Accomplishments that we're proud of

I am quite happy that this hackathon gave me a chance to build on my idea and find related resources to learn from. Writing it down and visualizing it gives me more idea of pros and cons of such an idea vs whats already out there.

What we learned

Along the way, I found out other significant work that already been done in similar area -

Kodex - https://heykodex.com/docs/ - a toolkit to codify security and privacy rules to protect data exchange
Privacy-first data-mesh - https://www.thoughtworks.com/en-us/insights/articles/privacy-first-data-via-data-mesh

I could learn from these more mature implementations to see how I can progress this idea further.

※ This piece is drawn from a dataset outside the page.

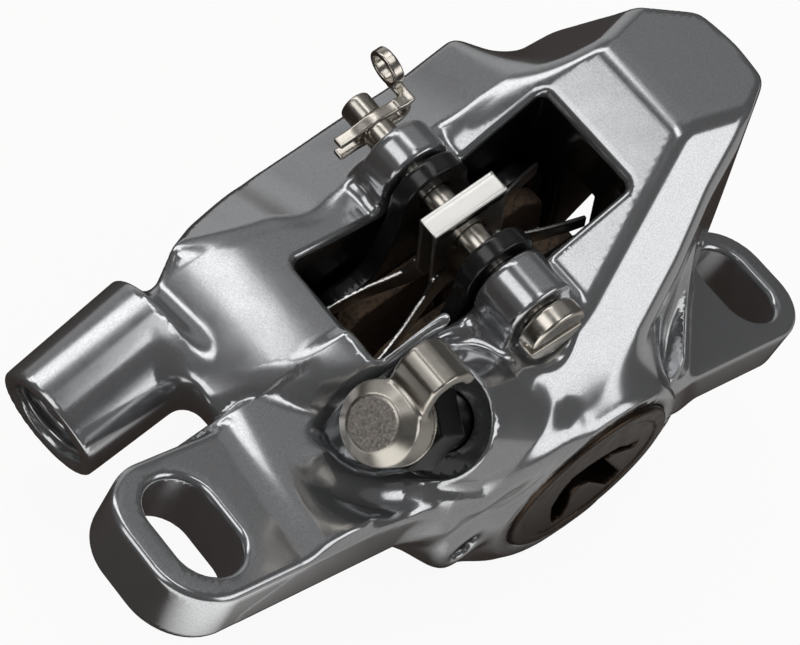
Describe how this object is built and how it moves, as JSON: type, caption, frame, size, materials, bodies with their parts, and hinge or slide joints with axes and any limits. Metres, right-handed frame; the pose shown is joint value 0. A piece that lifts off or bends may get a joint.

What's next for Federated/centralized data protection and compliance

Around data, right now this only supports running simple functions at a field level in a data record. This could be extended to having it run over a list of data records and perform more complex techniques like k-anonymity or aggregation
To ease adoption, this could be offered either as a centralized server/service or as a language library that can be used in the code directly without needing a network call.
Service registration to a central HIPAA-Verifier is hard-coded right now. This could be replaced by a dynamic registration where each new data-endpoint that is exposed, automatically registers with the HIPAA-Verifier by sending its metadata (source, destination, data-type, field-identification-paths), allowing the HIPAA-Verifier to protect and verify the outgoing data.
Adopt a more advanced technique like `differential-privacy' and maybe Google's SDK to apply such logic on a list of outgoing data records.
Use a data exchange format like protobuf to define service registry and record types so that its easier to apply strong type checking without having to duplicate record types in both places.